A new study pointing to significantly higher COVID-19 infection rates among pregnant women has doctors pushing for them to be moved up in the vaccination schedule.

The University of Washington study found that women of the very same age group that were not pregnant had significantly lower infection rates.

Medical experts have known for some time now that pregnant women who contract the virus are at increased risk for serious illness.

But a new study conducted by the university’s School of Medicine found that the infection rate among pregnant women was 70 percent higher than adults of similar age. The rate was even higher for pregnant women of color.

The study, published in the American Journal of Obstetrics and Gynecology, suggests the over-representation of women in front-line essential professions could be a contributing factor.

A doctor at Massachusetts General Hospital said pregnant women who are infected but are asymptomatic are easier to identify because they automatically get tested when they are admitted to the hospital.

“If you’re a 38-year-old woman going around in the community who might be working from home, you may certainly have gotten COVID but you might never know because you wouldn’t have a reason to get an asymptomatic nasal swab,” Dr.
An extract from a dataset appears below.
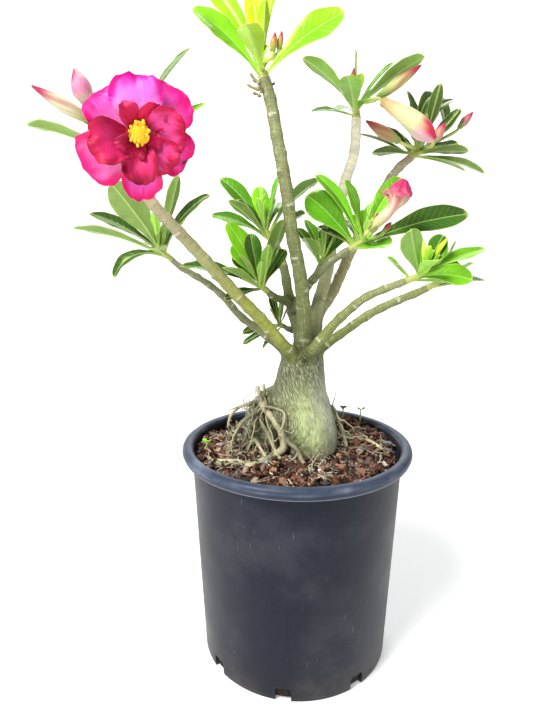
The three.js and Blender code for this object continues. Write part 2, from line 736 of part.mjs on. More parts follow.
function makeShoot({ stem, tip, leaves }) {
  const { end, direction } = stemEnd(stem);
  const foot = end.clone().addScaledVector(direction, GAP);
  const top = foot.clone().addScaledVector(direction, tip);
  const start = top.clone().addScaledVector(direction, -STALK_SUNK);
  const loads = [...Object.values(BUDS), CALYX].filter((load) => load.stem === stem);
  const stalks = loads.map((load) => stalk(start, load));
  const footRadius = 0.92 * STEMS[stem].radii.at(-1);
  const core = rod({ points: [foot.toArray(), top.toArray()], radii: [footRadius, SHOOT_END_RADIUS],
    sides: SHOOT_SIDES, step: tip / 2 });
  const blades = leaves.map((spec, k) => {
    const share = THREE.MathUtils.lerp(LOWEST_LEAF, HIGHEST_LEAF, k / (leaves.length - 1));
    const radius = THREE.MathUtils.lerp(footRadius, SHOOT_END_RADIUS, share);
    const base = foot.clone().lerp(top, share).addScaledVector(heading(spec[0]), LEAF_ROOT * radius);
    return leaf(base, spec, k);
  });
  return fuse([...blades, ...stalks, core]);
}

// Seedlings that came up in the soil: a thin stem in a plain hole, with its first leaves
// Each: where it stands, how tall it is, how far its top leans, and its leaves as for a shoot.
const SEEDLING_RADIUS = 0.7;
const SEEDLING_DEPTH = 5;
const SEEDLINGS = {
  seedling_round_leaf: {
    place: [51, 70], height: 12, lean: [-1, -3], leaves: [[-100, 50, 7, 7.5, 10, 0]],
  },
  seedling_sprout: {
    place: [65, 54], height: 14, lean: [1, 2], leaves: [[10, 30, 4.5, 3, 10, 0], [175, 35, 4, 3, 10, 0]],
  },
  seedling_green: {
    place: [-81, -6], height: 8, lean: [3, -1], leaves: [[-60, 50, 6, 5, 10, 0], [150, 40, 6, 5, 10, 0]],
  },
};

function seedlingStem({ place: [x, y], height, lean }, grow) {
  const ground = soilHeight(x, y);
  const points = [[x, y, ground - SEEDLING_DEPTH], [x, y, ground],
    [x + lean[0], y + lean[1], ground + height]];
  return rod({ points, radii: [SEEDLING_RADIUS, SEEDLING_RADIUS], sides: 4, step: height / 2, grow });
}

function makeSeedling(seedling) {
  const { place: [x, y], height, lean, leaves } = seedling;
  const top = point([x + lean[0], y + lean[1], soilHeight(x, y) + height - SEEDLING_RADIUS]);
  return fuse([seedlingStem(seedling, 0), ...leaves.map((spec, k) => leaf(top, spec, k))]);
}

// The flower: two rings of petals grown together on one tube, a yellow throat, and a green calyx behind

// Each petal: angle round the flower, rise to the front, length, width, bend back, twist, cup, and how far
// in front of its neighbours it starts.
const PETALS = [
  [142, 14, 32, 29, 35, 10, 0.1, 0],
  [42, 14, 34, 31, 35, -10, 0.1, 0],
  [-25, 16, 31, 28, 40, 10, 0.1, 0],
  [-150, 18, 37, 33, 40, -10, 0.1, 0],
  [-89, 14, 36, 24, 35, 0, 0.15, 0],
  [92, 22, 31, 33, 40, 0, 0.1, 1],
  [193, 50, 30, 28, 50, 12, 0.25, 0],
  [60, 58, 21, 16, 50, 12, 0.3, 0],
  [8, 48, 27, 30, 45, 12, 0.25, 0],
  [-42, 40, 26, 22, 35, 12, 0.25, 0],
  [-90, 50, 29, 22, 40, 12, 0.3, 0],
];
const PETAL_STATIONS = [0, 0.36, 0.66, 0.9, 1];
const PETAL_FOOT = 3.4; // distance from the flower's axis to where a petal starts
const PETAL_SUNK = 3.4; // how far below the tube's mouth a petal starts

// The flower's own frame: +Z out of its face, +Y up and +X to the viewer's right.
function flowerFrame() {
  const out = point(FLOWER_FACING).normalize();
  const right = new THREE.Vector3(0, 0, 1).cross(out).normalize();
  const up = out.clone().cross(right);
  return new THREE.Matrix4().makeBasis(right, up, out).setPosition(...FLOWER_CENTRE);
}

function inFlowerFrame(geometry) {
  return solidOf(geometry.applyMatrix4(flowerFrame()));
}

// A cup, tube or bell round the flower's axis, from a closed outline of radius and height.
function turned(outline, segments) {
  const profile = outline.map(([radius, z]) => new THREE.Vector2(radius, z));
  return inFlowerFrame(new THREE.LatheGeometry(profile, segments).rotateX(Math.PI / 2));
}

function makeCorolla() {
  const petals = PETALS.map(([azimuth, elevation, length, width, arch, twist, cup, lift], k) => {
    const base = heading(azimuth).multiplyScalar(PETAL_FOOT);
    base.z = lift - PETAL_SUNK;
    const grid = bladeGrid({ base, azimuth, elevation, length, width, arch, twist, cup, wave: 0.07 * width,
      waves: 1.6, phase: 2.1 * k, outline: petalOutline, stations: PETAL_STATIONS, columns: 4 });
    return inFlowerFrame(slab(grid, PETAL_THICKNESS));
  });
  const tube = turned([[0, -TUBE_LENGTH], [2.6, -TUBE_LENGTH], [4.4, -10], [6, -2], [0, -3]], 8);
  return fuse([tube, ...petals]);
}

// The throat stands on the mouth of the tube, between the feet of the petals.
function makeThroat() {
  return turned([[0, -2.4], [2.2, -2.3], [3.2, 0.6], [4.4, 4.6], [3.7, 7.8], [0, 9]], 9);
}

function makeCalyx() {
  return rod({ points: CALYX.points, radii: [2, 4, 4.4], sides: BUD_SIDES, step: CALYX_LENGTH / 2 });
}

// Assembly

const plant = new THREE.Group();
const pot = makePot();
const seedlingHoles = Object.values(SEEDLINGS).map((seedling) => seedlingStem(seedling, HOLE_CLEARANCE));
const holes = fuse([makeFoot(HOLE_CLEARANCE), ...seedlingHoles]);
const soil = largestBody(fuse([makeSoilBody(), ...makeChips()]).subtract(holes)).asOriginal().simplify(SLIVER);
plant.add(makeMesh("pot", pot, POT_PLASTIC));
plant.add(makeMesh("soil", soil, SOIL_BARK));
plant.add(makeMesh("caudex_and_stems", makePlant(), GREY_BARK));
for (const [name, shoot] of Object.entries(SHOOTS)) {
  plant.add(makeMesh(name, makeShoot(shoot), LEAF_GREEN));
}
plant.add(makeMesh("flower_corolla", makeCorolla(), PETAL_PINK));
plant.add(makeMesh("flower_throat", makeThroat(), THROAT_YELLOW));
plant.add(makeMesh("flower_calyx", makeCalyx(), CALYX_GREEN));
for (const [name, spec] of Object.entries(BUDS)) {
  plant.add(makeMesh(name, budSolid(spec), spec.material));
}
for (const [name, seedling] of Object.entries(SEEDLINGS)) {
  plant.add(makeMesh(name, makeSeedling(seedling), LEAF_GREEN));
}

export default plant;
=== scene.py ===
"""A desert rose (adenium) in a black nursery pot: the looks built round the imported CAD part.

Shapes are worked out in millimetres in the part's frame, and written to the meshes in metres.
The driving tables follow the part's own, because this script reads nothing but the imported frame. Some
leaves, petals and buds are turned, widened or bent a little further here, for the looks.
"""

import math

import bpy
import numpy as np
from mathutils import Matrix, Vector


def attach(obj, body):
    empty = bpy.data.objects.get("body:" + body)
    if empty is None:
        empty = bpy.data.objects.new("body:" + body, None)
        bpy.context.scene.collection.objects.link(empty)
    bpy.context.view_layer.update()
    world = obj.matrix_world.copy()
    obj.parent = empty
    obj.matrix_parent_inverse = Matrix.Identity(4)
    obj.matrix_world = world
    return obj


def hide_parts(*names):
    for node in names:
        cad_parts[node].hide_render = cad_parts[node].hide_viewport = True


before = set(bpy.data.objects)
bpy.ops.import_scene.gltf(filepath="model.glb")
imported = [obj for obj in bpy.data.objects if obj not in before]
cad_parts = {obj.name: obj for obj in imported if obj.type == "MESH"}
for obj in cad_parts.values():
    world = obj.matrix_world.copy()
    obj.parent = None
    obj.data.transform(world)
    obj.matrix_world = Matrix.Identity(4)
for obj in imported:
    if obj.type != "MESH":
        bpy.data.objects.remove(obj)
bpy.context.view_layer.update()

MM = 0.001
TAU = 2 * math.pi
UP = np.array([0, 0, 1.0])
GOLDEN_ANGLE = 137.5


# Noise and small numeric helpers

def smoothstep(low, high, value):
    share = np.clip((value - low) / (high - low), 0, 1)
    return share * share * (3 - 2 * share)


def bell(value, width):
    """A bump of height 1 where the value is 0, that fades over `width`."""
    return np.exp(-(value / width) ** 2)


def unit(vectors):
    vectors = np.asarray(vectors, float)
    return vectors / np.maximum(np.linalg.norm(vectors, axis=-1, keepdims=True), 1e-12)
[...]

Andrea Edlow said.

The study suggests pregnant women should be prioritized for the vaccine, as they are in Alaska, New Mexico, Texas, and New Hampshire.

Massachusetts has pregnant women in Phase 2 group three in its vaccination schedule.

Edlow said pregnant women deserve high priority but couldn’t if they should be moved up in the vaccination schedule.

“We do know that pregnant women tend to get sicker than non-pregnant women of the same age when they do have SARS-COV-2 infection; they’re more likely to be admitted to the ICU, to need a ventilator, and more likely to die,” she said.